The debate in the California Supreme Court this week about whether schools must provide a licensed school nurse to administer insulin to diabetic schoolchildren comes as the school nursing profession is reeling from job cuts as well as position replacements by part-time licensed vocational nurses and health aides.
“Before Proposition 13, it used to be that just about every school in California had a full-time school nurse,” said Linda Davis-Alldritt, president of the National Association of School Nurses who served as the state school nurse consultant for the California Department of Education from 1996-2012. “Now there are very few.” It is common practice now for a nurse to serve four or five different schools in a district, she said.
“The jobs are there, but the hiring that’s going on is for licensed vocational nurses, health aides, and sometimes credentialed school nurses,” said Katy Waugh, president of the California School Nurses Organization. Vocational nurses must work under the supervision of a doctor or nurse, while health aides have a high school education and pass a test to work in school district, Waugh said. “Some districts have decided they can do without the school nurse,” she said.
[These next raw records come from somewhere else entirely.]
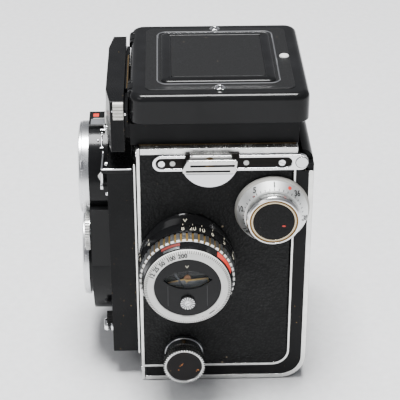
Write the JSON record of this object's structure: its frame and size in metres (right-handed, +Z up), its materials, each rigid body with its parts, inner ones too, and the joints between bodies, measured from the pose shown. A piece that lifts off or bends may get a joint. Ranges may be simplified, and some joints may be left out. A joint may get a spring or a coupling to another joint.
{
  "type": "twin lens reflex camera",
  "caption": "Box-shaped film camera with two stacked lenses on a sliding front, a folding waist-level hood, a side focusing knob with meter, a winding crank and a hinged back.",
  "frame": {"origin": "centre of the mouth of the tripod socket in the base", "axes": "+Z up, lenses look along -Y, focusing knob on +X, winding crank on -X"},
  "size_m": [0.1117, 0.1042, 0.1494],
  "materials": {
    "black_paint": "gloss black enamel over an alloy casting, worn at the edges",
    "black_casting": "matt black anodised casting",
    "satin_chrome": "satin chrome",
    "bright_chrome": "polished chrome",
    "satin_alloy": "satin anodised",
    "leather": "black pebble grain",
    "steel": "turned",
    "mirror": "front silvered",
    "screen": "ground glass",
    "optics": "coated glass",
    "cell": "ribbed diffuser",
    "window": "clear",
    "ivory": "ivory white",
    "needle": "painted orange",
    "blade": "blued",
    "gloss_black": "glossy"
  },
  "bodies": {
    "camera_body": {"front_plate": "black_paint", "left_wall": "black_casting", "right_wall": "black_casting", "top_deck": "satin_chrome", "light_box": "black_casting", "film_gate": "satin_alloy", "viewing_mirror": "mirror", "focusing_screen": "screen", "hood_base": "black_paint", "side_leathers": "leather", "body_trims": "satin_chrome", "strap_plates": "satin_chrome", "strap_lugs": "satin_chrome", "body_screws": "bright_chrome", "meter_head": "black_paint", "meter_cell": "cell", "contact_block": "ivory", "hinge_pins": "steel", "side_bosses": "satin_alloy", "meter_housing": "gloss_black", "meter_window": "window"},
    "lower_roller": {"lower_film_roller": "steel"},
    "upper_roller": {"upper_film_roller": "steel"},
    "standard": {"lens_standard": "black_paint", "lens_housing": "black_paint", "lens_bezels": "bright_chrome", "lens_glasses": "optics", "shutter_housing": "black_casting", "shutter_blades": "blade", "peep_window": "black_paint", "sync_socket": "bright_chrome"},
    "speed_wheel": {"speed_wheel": "bright_chrome"},
    "aperture_wheel": {"aperture_wheel": "bright_chrome"},
    "release_button": {"shutter_release": "bright_chrome"},
    "timer_lever": {"timer_lever": "bright_chrome"},
    "focus_ring": {"focus_knob": "black_paint", "focus_grip": "satin_alloy"},
    "dial_ring": {"meter_dial_ring": "bright_chrome"},
    "needle": {"meter_needle": "needle"},
    "film_speed_wheel": {"film_speed_wheel": "bright_chrome"},
    "counter_dial": {"counter_dial": "satin_chrome"},
    "upper_sleeve": {"upper_sleeve": "satin_alloy"},
    "upper_knob": {"upper_spool_knob": "bright_chrome"},
    "lower_sleeve": {"lower_sleeve": "satin_alloy"},
    "lower_knob": {"lower_spool_knob": "bright_chrome"},
    "back": {"camera_back": "black_paint", "back_leather": "leather", "tripod_bush": "satin_alloy"},
    "pressure_plate": {"pressure_plate": "black_casting"},
    "lock_lever": {"back_lock_lever": "satin_chrome"},
    "lid": {"hood_lid": "black_paint", "finder_flap": "black_casting"},
    "left_flap": {"left_flap": "black_paint"},
    "right_flap": {"right_flap": "black_paint"},
    "rear_flap": {"rear_flap": "black_paint"},
    "magnifier": {"magnifier_frame": "satin_alloy", "magnifier_lens": "optics"},
    "crank": {"crank_hub": "satin_chrome"},
    "crank_arm": {"crank_arm": "satin_chrome"},
    "crank_grip": {"crank_grip": "gloss_black"}
  },
  "joints": [
    {"name": "standard_slide", "type": "slide", "parent": "camera_body", "child": "standard", "axis": [0, -1, 0], "range_m": [0, 0.0061]},
    {"name": "focus_turn", "type": "hinge", "parent": "camera_body", "child": "focus_ring", "pos_m": [0.0456, -0.0171, 0.0665], "axis": [1, 0, 0], "range_deg": [0, 300]},
    {"name": "speed_turn", "type": "hinge", "parent": "standard", "child": "speed_wheel", "pos_m": [-0.0206, -0.062, 0.071], "axis": [0, 1, 0], "range_deg": [0, 270]},
    {"name": "aperture_turn", "type": "hinge", "parent": "standard", "child": "aperture_wheel", "pos_m": [0.0206, -0.062, 0.071], "axis": [0, 1, 0], "range_deg": [0, 200]},
    {"name": "release_press", "type": "slide", "parent": "standard", "child": "release_button", "axis": [0, 1, 0], "range_m": [0, 0.003], "stiffness_N_per_m": 350, "springref_m": -0.001},
    {"name": "timer_swing", "type": "hinge", "parent": "standard", "child": "timer_lever", "pos_m": [0.029, -0.0545, 0.1], "axis": [0, 1, 0], "range_deg": [0, 50]},
    {"name": "dial_turn", "type": "hinge", "parent": "camera_body", "child": "dial_ring", "pos_m": [0.0615, -0.0171, 0.0665], "axis": [1, 0, 0], "continuous": true},
    {"name": "needle_swing", "type": "hinge", "parent": "camera_body", "child": "needle", "pos_m": [0.0583, -0.0171, 0.0625], "axis": [-1, 0, 0], "range_deg": [0, 60]},
    {"name": "film_speed_turn", "type": "hinge", "parent": "camera_body", "child": "film_speed_wheel", "pos_m": [0.0625, -0.0171, 0.0593], "axis": [1, 0, 0], "range_deg": [0, 300]},
    {"name": "counter_turn", "type": "hinge", "parent": "camera_body", "child": "counter_dial", "pos_m": [0.0425, 0.0207, 0.093], "axis": [1, 0, 0], "continuous": true},
    {"name": "upper_pull", "type": "slide", "parent": "camera_body", "child": "upper_sleeve", "axis": [1, 0, 0], "range_m": [0, 0.006]},
    {"name": "upper_knob_turn", "type": "hinge", "parent": "upper_sleeve", "child": "upper_knob", "pos_m": [0.049, 0.0207, 0.093], "axis": [1, 0, 0], "continuous": true},
    {"name": "lower_pull", "type": "slide", "parent": "camera_body", "child": "lower_sleeve", "axis": [1, 0, 0], "range_m": [0, 0.006]},
    {"name": "lower_knob_turn", "type": "hinge", "parent": "lower_sleeve", "child": "lower_knob", "pos_m": [0.047, -0.0187, 0.016], "axis": [1, 0, 0], "continuous": true},
    {"name": "upper_roller_spin", "type": "hinge", "parent": "camera_body", "child": "upper_roller", "pos_m": [0, 0.0236, 0.079], "axis": [1, 0, 0], "continuous": true},
    {"name": "lower_roller_spin", "type": "hinge", "parent": "camera_body", "child": "lower_roller", "pos_m": [0, 0.0236, 0.0178], "axis": [1, 0, 0], "continuous": true},
    {"name": "back_hinge", "type": "hinge", "parent": "camera_body", "child": "back", "pos_m": [0, 0.0334, 0.1151], "axis": [1, 0, 0], "range_deg": [0, 100]},
    {"name": "plate_spring", "type": "slide", "parent": "back", "child": "pressure_plate", "axis": [0, 1, 0], "range_m": [0, 0.0008], "stiffness_N_per_m": 1500, "springref_m": -0.001},
    {"name": "lock_turn", "type": "hinge", "parent": "back", "child": "lock_lever", "pos_m": [0, 0, 0.0008], "axis": [0, 0, 1], "range_deg": [0, 90]},
    {"name": "lid_hinge", "type": "hinge", "parent": "camera_body", "child": "lid", "pos_m": [0, -0.04, 0.1455], "axis": [1, 0, 0], "range_deg": [0, 90]},
    {"name": "left_flap_fold", "type": "hinge", "parent": "camera_body", "child": "left_flap", "pos_m": [0.033, 0, 0.136], "axis": [0, 1, 0], "range_deg": [0, 90]},
    {"name": "right_flap_fold", "type": "hinge", "parent": "camera_body", "child": "right_flap", "pos_m": [-0.033, 0, 0.136], "axis": [0, -1, 0], "range_deg": [0, 90]},
    {"name": "rear_flap_fold", "type": "hinge", "parent": "camera_body", "child": "rear_flap", "pos_m": [0, 0.0292, 0.136], "axis": [-1, 0, 0], "range_deg": [0, 90]},
    {"name": "magnifier_level", "type": "hinge", "parent": "lid", "child": "magnifier", "pos_m": [0, -0.008, 0.1438], "axis": [-1, 0, 0], "range_deg": [0, 90]},
    {"name": "crank_turn", "type": "hinge", "parent": "camera_body", "child": "crank", "pos_m": [-0.043, 0.002, 0.072], "axis": [-1, 0, 0], "range_deg": [0, 360]},
    {"name": "crank_fold", "type": "hinge", "parent": "crank", "child": "crank_arm", "pos_m": [-0.047, 0.002, 0.079], "axis": [0, 1, 0], "range_deg": [0, 180]},
    {"name": "grip_spin", "type": "hinge", "parent": "crank_arm", "child": "crank_grip", "pos_m": [-0.0433, 0.002, 0.053], "axis": [1, 0, 0], "continuous": true}
  ],
  "couplings": [
    {"joint": "focus_turn", "follows": "standard_slide", "rad_per_m": 858},
    {"joint": "left_flap_fold", "follows": "lid_hinge", "ratio": 1},
    {"joint": "right_flap_fold", "follows": "lid_hinge", "ratio": 1},
    {"joint": "rear_flap_fold", "follows": "lid_hinge", "ratio": 1},
    {"joint": "magnifier_level", "follows": "lid_hinge", "ratio": 1}
  ]
}
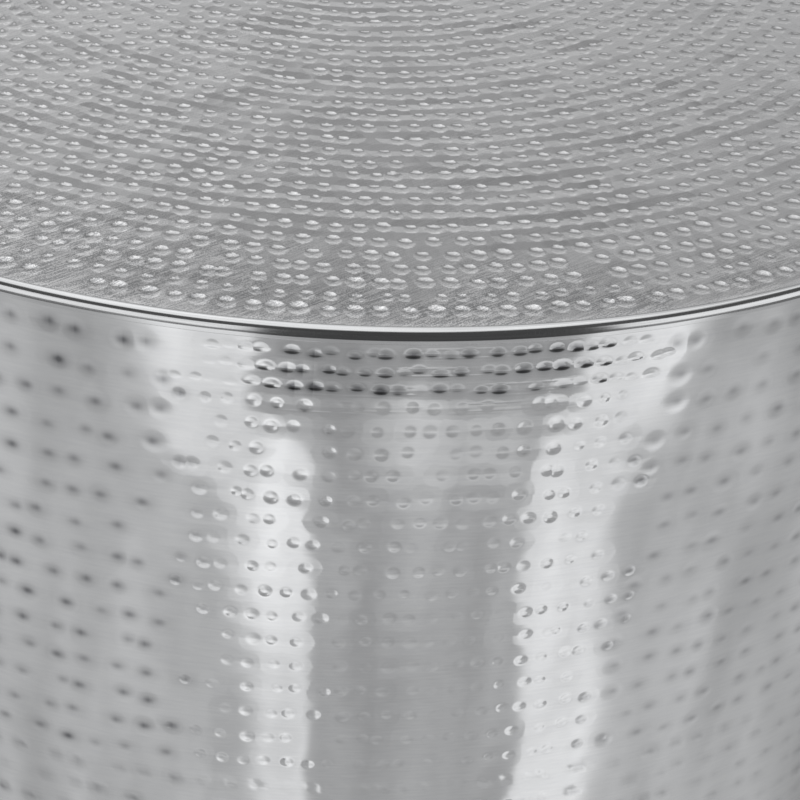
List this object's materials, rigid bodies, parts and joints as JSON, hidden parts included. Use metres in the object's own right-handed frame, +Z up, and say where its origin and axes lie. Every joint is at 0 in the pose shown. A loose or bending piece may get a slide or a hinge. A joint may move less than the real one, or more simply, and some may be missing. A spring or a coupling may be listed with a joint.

The California Nurses Association has argued that state law requires licensed nurses to provide insulin injections and other medicines to students, and two lower courts have agreed, the Los Angeles Times reported. The American Diabetes Association appealed, arguing that state law should be interpreted to permit a trained, unlicensed and designated school employee to administer insulin shots with parental consent. During a hearing on Wednesday, some justices on the state high court appeared skeptical of the nurses’ arguments, the Times reported.
In California, nine counties had either no school nurse or one school nurse in 2011-12: Alpine, Amador, Del Norte, Inyo, Kings, Modoc, Sierra, Tuolumne and Yuba, according to the California Department of Education. California schools employed 2,361 full-time-equivalent school nurse positions in 2011-12, the latest data available. The most recent high employment mark for school nurses in California was 2,901 full-time-equivalent school nurse positions in 2008-09.
Davis-Alldritt noted that when she began working as a school nurse in the Elk Grove Unified School District in 1978, students with diabetes received insulin shots from their parents at home in the morning and afternoon. “Now we have kids getting diagnosed with diabetes over the weekend and coming to school on Monday with the expectation that the school is going to give blood glucose checks, as well as insulin shots, all throughout the school day,” she said. “That points to the need for a school nurse.”